A Festival of Korean Dance at The Place
Representing the rich cultural exchange and collaboration between South Korea and the UK, leading London dance institution The Place will collaborate with the Korean Cultural Centre in London to present a festival featuring performances by five Korean dance companies.
The week-long festival, curated by The Place, will be headlined by the Korean National Contemporary Dance Company (KNCDC) making their first ever UK appearance to present the UK Premiere of <Immixture> (9 May), a piece that exhibits the beauty of Korea, combining the music and movement of East and West.
Premiered in June 2016 at the Théâtre National de Chaillot in Paris, France, <Immixture> has been presented by Theatre VARIA in Brussels and has toured in Spain, Croatia, USA and Korea. Always international in its outlook, the KNCDC has presented work at major festivals and theatres including Berlin’s Tanz Im August Festival, Fabbrica Europa in Italy and the Americas, and each year invites an international choreographer to Korea to develop a new piece of work, most recently working with Laurence Yadi & Nicolas Cantillon on a piece called Shooting Star.
KNCDC’s Artistic Director Sungsoo Ahn trained in Korea and at the Julliard School under Benjamin Harkarvy. He is known for technically demanding hybrid choreography combining contemporary dance with ballet, reflecting his philosophy that through ballet, dancers are better able to envision dancing as a fusion of mind and body. Formerly a founder of Sungsoo Ahn Pick-up Group, which has toured the US and Europe extensively since the company was established in 1992, he has led the KNCDC since 2017.
The second evening of the festival is a double bill that begins with the Ahn Soo Young Company’s Swan Lake (12 May), which takes the story (and score) of Tchaikovsky’s ballet and reimagines it as a warning about environmental destruction, incorporating dance styles from hip hop to poppin’, b-boying to contemporary dance. The show was awarded the Grand Prize at the Seoul Choreography Festival when it was first performed in 2011, and has toured to the Netherlands, France, Croatia, Democratic Republic of the Congo and Panama, winning acclaim from critics.
The second part of the evening is Kyoung Shin Kim’s Ordinary Stranger, which interrogates memory and identity with a cast of three performers. Saju Hari has trained in Kalaripayattu and contemporary dance and has worked with Akram Khan Company; Dickson Mbi has performed with Russell Maliphant Company and Boy Blue Entertainment, and was nominated for Emerging Artist and Outstanding Male Performer (Modern) by the Critics’ Circle National Dance Awards 2017. Kyoung Shin Kim has performed with Russell Maliphant Company, Hofesh Shechter Company and Diversions.

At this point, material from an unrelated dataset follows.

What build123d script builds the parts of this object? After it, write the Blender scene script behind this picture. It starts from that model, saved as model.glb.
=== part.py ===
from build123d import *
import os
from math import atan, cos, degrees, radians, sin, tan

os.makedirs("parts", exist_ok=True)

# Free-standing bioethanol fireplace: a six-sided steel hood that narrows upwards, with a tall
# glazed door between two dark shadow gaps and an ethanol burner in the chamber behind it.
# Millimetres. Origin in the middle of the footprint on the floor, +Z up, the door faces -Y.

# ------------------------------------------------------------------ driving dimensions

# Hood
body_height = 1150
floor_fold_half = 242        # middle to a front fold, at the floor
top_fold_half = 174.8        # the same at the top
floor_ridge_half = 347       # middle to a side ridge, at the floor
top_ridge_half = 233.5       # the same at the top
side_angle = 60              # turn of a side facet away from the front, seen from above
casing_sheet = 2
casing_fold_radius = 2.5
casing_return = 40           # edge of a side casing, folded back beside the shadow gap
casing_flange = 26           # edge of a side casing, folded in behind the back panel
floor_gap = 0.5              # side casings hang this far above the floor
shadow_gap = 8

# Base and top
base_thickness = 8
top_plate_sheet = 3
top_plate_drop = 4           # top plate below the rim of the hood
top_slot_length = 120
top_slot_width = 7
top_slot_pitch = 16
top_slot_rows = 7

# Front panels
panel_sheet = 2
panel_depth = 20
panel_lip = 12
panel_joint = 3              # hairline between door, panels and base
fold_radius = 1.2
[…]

The third and final night of A Festival of Korean Dance will see choreographer Lyon Eun Kwon presenting Glory (16 May), which looks at a little-known aspect of Korean dance culture – the Dong-A Dance Competition, where the prize on offer is exemption from the compulsory military service all South Korean men must undertake. Performing in this investigation of a fascinating real-life phenomenon is Namkeun An, a former participant in a competition that won him freedom from serving in the army. Glory was performed at Danse Elargie in Paris in 2016, winning 3rd prize and the Audience Prize. Trained in South Korea, Lyon Eun Kwon is a choreographer and training supervisor with the Lee K. Dance company who performed at Dance Base during the Edinburgh Festival Fringe 2017.
The evening will be completed by psychedelic art-dance work Riverrun (16 May). A collaboration between choreographer Jin-Yeob Cha and The Hague/Seoul-based visual artist Vakki, whose work is characterised by bright colours and swirling repeating patters, the piece takes its title from the first word of James Joyce’s Finnegan’s Wake, aligning the novel’s circularity with a spiraling physicality.
Speaking about the festival, Christina Elliot, Senior Producer at The Place, said:
“We’re delighted to be partnering with KCCUK to deliver this programme of Korean contemporary dance. The companies are all exploring rich physical and conceptual ideas, spanning contemporary and hip-hop dance. They really represent the vibrancy and quality of the Korean dance scene.”
A Festival of Korean Dance is part of Korea/UK 2017-18 year of cultural exchange which launched in July 2017 and has so far seen the UK playing host to leading Korean artists from range of disciplines including music, theatre, dance and visual arts. Celebrating the friendship and co-operation between the two countries, Korea/UK 2017-18 is a companion programme to the British Council’s UK/Korea 2017-18, which has seen British artists including Company Wayne McGregor and Balletboyz visit Korea.